--- Data block ---
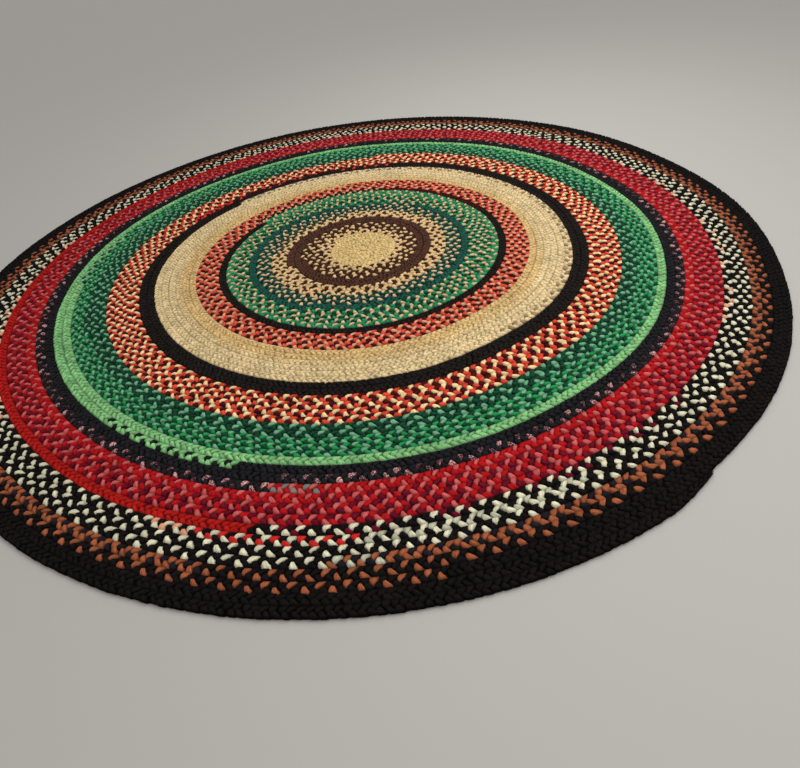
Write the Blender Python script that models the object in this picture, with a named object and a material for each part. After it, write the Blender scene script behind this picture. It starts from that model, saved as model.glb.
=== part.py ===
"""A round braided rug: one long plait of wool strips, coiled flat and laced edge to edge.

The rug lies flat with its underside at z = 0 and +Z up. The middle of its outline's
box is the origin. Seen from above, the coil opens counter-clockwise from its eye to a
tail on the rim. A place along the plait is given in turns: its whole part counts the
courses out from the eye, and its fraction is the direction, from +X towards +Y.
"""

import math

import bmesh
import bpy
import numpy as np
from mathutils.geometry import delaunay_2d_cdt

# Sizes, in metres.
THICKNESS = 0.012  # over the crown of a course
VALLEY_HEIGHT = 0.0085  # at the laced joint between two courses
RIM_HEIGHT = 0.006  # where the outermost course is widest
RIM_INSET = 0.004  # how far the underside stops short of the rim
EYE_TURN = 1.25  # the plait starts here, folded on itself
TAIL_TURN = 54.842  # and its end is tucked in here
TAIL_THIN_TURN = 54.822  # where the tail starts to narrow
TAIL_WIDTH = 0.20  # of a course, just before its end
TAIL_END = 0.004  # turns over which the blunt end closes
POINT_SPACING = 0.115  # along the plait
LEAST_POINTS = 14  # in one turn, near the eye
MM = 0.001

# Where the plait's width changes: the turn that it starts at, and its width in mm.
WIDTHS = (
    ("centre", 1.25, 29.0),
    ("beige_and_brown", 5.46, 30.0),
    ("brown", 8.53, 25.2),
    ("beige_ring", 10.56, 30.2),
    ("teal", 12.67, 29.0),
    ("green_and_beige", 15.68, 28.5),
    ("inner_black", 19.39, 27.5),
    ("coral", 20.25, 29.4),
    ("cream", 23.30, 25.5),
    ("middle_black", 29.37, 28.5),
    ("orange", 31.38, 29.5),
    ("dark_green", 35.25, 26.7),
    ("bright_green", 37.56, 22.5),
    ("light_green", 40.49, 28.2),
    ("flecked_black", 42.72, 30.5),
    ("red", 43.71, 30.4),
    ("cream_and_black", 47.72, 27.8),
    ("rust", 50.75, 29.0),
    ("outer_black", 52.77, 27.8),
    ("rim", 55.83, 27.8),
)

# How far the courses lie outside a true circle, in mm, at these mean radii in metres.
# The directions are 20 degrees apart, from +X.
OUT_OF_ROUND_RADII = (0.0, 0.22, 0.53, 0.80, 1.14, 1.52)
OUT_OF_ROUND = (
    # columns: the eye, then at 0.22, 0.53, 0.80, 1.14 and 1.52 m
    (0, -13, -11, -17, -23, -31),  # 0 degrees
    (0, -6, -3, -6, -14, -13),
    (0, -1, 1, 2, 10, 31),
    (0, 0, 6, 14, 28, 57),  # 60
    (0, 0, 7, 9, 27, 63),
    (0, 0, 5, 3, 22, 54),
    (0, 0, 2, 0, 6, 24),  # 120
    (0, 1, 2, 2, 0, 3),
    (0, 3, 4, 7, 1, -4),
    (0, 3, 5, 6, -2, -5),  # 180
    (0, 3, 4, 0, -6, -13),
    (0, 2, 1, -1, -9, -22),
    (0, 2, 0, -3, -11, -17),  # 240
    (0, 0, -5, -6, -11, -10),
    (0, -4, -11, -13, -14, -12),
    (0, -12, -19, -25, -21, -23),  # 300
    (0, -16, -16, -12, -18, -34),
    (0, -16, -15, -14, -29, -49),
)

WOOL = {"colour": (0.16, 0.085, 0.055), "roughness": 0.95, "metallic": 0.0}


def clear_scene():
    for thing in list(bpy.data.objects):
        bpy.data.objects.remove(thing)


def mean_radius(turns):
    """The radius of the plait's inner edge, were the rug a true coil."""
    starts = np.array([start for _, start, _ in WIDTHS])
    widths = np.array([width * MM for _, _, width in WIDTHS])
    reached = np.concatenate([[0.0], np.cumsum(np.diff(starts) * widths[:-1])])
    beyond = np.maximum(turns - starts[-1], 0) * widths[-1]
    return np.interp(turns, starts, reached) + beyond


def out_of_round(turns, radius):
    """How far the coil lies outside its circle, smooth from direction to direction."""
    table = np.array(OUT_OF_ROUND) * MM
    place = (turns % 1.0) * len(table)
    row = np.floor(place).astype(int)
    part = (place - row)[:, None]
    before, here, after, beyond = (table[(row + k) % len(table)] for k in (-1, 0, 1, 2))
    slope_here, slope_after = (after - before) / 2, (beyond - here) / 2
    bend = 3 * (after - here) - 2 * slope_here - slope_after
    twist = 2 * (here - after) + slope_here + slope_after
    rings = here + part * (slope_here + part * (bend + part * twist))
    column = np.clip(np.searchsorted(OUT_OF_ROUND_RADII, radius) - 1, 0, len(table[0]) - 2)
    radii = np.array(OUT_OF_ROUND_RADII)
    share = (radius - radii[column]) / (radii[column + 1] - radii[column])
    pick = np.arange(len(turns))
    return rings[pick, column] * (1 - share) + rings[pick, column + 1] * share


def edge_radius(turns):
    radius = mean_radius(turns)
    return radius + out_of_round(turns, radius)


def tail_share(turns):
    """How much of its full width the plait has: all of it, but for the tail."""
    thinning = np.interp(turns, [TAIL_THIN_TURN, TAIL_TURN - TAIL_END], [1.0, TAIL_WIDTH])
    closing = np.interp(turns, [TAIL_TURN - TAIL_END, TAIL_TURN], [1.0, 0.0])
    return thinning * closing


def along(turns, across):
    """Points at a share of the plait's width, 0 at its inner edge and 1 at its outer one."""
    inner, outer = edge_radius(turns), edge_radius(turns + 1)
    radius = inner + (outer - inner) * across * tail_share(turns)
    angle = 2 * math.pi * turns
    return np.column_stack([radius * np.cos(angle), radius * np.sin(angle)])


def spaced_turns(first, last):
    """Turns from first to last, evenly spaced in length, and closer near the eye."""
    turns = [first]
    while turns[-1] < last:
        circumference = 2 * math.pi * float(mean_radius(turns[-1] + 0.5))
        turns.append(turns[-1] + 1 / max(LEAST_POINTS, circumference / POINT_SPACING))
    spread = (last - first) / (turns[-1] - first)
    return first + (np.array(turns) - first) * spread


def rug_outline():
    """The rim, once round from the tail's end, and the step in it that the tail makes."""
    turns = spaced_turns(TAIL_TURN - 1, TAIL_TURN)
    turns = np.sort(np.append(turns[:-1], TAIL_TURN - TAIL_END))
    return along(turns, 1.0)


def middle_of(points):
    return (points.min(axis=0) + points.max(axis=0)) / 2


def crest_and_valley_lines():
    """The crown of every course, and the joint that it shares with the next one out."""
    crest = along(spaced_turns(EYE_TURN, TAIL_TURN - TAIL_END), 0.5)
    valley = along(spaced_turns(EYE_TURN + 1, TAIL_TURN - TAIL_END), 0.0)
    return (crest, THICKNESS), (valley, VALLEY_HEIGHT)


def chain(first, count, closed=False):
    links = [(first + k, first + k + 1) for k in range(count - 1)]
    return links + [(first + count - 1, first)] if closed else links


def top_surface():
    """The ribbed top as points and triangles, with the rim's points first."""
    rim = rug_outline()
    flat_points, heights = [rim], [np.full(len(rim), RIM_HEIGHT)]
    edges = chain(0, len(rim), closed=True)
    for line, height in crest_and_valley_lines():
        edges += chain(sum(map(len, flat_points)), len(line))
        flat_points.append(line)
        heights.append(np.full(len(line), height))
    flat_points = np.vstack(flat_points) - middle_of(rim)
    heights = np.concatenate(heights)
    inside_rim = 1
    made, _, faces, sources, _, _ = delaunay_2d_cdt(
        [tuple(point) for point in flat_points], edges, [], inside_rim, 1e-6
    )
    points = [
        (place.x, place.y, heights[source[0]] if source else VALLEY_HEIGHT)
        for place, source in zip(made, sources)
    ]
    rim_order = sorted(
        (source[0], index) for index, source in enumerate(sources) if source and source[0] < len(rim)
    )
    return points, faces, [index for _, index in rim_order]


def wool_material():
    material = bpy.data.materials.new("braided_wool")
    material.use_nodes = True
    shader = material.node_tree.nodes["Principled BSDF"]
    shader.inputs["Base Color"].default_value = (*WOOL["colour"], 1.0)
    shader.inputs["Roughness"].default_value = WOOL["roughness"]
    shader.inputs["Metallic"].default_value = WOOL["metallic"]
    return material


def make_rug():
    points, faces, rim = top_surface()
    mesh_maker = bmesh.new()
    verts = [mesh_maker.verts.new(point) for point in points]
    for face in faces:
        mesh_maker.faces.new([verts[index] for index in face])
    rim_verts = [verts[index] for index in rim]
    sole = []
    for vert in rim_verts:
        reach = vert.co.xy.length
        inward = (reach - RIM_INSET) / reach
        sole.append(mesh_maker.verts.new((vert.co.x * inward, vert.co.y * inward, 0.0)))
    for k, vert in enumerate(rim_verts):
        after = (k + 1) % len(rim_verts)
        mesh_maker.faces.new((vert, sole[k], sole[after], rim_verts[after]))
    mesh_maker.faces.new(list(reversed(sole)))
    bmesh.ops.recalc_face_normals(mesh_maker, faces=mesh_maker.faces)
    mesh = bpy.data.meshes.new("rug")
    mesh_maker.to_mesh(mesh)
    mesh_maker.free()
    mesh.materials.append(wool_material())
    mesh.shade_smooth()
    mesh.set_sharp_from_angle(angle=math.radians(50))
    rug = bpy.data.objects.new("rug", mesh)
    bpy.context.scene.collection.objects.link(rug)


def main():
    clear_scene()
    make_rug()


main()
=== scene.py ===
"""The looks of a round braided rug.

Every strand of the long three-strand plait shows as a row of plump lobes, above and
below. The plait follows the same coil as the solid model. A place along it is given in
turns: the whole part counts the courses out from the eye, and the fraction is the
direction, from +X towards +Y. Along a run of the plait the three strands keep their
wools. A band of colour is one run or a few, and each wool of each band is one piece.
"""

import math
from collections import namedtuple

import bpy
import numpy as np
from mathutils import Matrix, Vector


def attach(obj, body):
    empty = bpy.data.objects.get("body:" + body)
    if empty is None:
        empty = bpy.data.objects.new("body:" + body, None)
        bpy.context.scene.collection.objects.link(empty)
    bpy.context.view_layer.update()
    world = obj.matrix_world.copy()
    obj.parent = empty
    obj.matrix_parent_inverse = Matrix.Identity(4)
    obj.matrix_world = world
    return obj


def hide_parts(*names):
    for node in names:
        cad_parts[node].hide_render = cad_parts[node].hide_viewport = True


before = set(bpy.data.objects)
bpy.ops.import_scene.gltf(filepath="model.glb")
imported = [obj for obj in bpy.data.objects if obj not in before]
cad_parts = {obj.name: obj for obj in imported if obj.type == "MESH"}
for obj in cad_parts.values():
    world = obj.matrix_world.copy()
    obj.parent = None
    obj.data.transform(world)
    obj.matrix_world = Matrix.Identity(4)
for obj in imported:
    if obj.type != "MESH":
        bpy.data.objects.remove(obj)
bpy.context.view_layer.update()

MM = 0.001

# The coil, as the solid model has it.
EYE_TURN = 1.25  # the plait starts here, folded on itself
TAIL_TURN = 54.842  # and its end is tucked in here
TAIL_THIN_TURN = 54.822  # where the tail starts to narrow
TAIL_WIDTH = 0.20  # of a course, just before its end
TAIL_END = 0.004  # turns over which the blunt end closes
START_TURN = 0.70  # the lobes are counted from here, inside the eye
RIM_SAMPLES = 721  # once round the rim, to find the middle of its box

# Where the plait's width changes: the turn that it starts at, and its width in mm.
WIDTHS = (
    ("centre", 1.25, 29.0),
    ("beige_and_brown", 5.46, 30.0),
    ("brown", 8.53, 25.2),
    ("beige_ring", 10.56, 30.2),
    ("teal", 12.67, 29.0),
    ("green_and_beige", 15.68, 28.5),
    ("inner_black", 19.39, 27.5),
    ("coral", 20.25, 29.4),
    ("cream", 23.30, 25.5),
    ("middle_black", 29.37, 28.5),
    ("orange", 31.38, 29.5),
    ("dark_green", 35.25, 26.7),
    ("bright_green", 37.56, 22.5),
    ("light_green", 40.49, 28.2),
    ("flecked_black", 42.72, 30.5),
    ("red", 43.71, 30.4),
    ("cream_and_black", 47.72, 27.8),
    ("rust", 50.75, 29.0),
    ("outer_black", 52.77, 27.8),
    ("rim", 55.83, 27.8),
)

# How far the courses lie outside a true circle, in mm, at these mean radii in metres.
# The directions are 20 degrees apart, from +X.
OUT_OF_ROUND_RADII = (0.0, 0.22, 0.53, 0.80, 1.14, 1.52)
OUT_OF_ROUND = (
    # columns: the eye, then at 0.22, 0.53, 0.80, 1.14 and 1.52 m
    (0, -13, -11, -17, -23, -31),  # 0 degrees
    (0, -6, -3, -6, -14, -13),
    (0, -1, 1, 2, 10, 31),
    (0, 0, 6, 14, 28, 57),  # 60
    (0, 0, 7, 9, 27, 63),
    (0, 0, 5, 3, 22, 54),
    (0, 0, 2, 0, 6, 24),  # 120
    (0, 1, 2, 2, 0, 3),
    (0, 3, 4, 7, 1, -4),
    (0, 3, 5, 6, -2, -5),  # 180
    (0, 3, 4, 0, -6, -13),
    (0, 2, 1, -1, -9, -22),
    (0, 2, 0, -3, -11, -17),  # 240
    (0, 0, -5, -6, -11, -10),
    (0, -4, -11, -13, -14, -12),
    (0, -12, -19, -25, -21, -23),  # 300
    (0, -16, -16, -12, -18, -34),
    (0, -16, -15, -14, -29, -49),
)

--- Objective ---
From the first line of the data through the line with "edge to edge.", quote each line exactly and add nothing else.

--- Response to the exercise ---
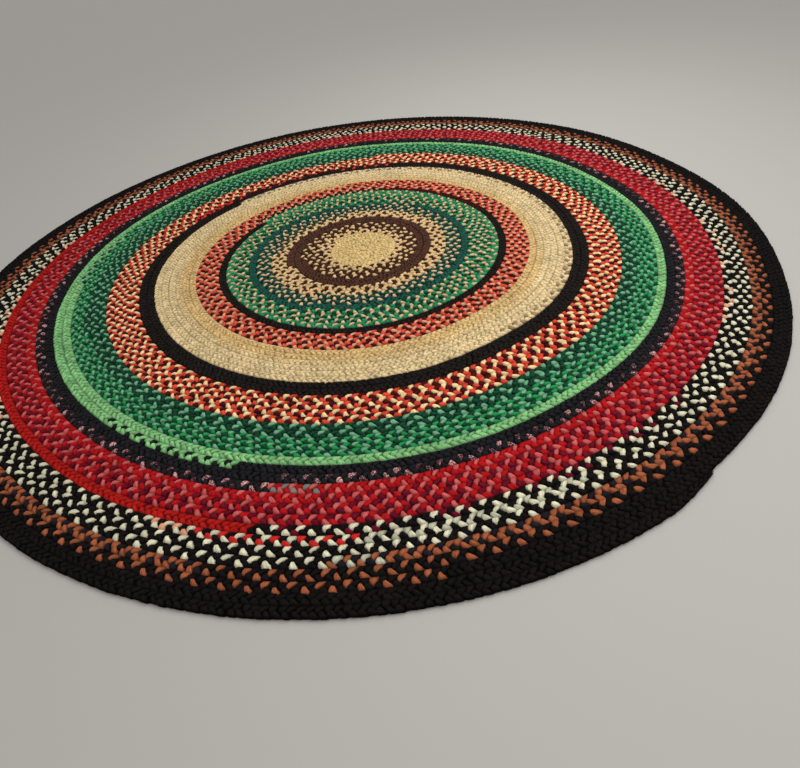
Write the Blender Python script that models the object in this picture, with a named object and a material for each part. After it, write the Blender scene script behind this picture. It starts from that model, saved as model.glb.
=== part.py ===
"""A round braided rug: one long plait of wool strips, coiled flat and laced edge to edge.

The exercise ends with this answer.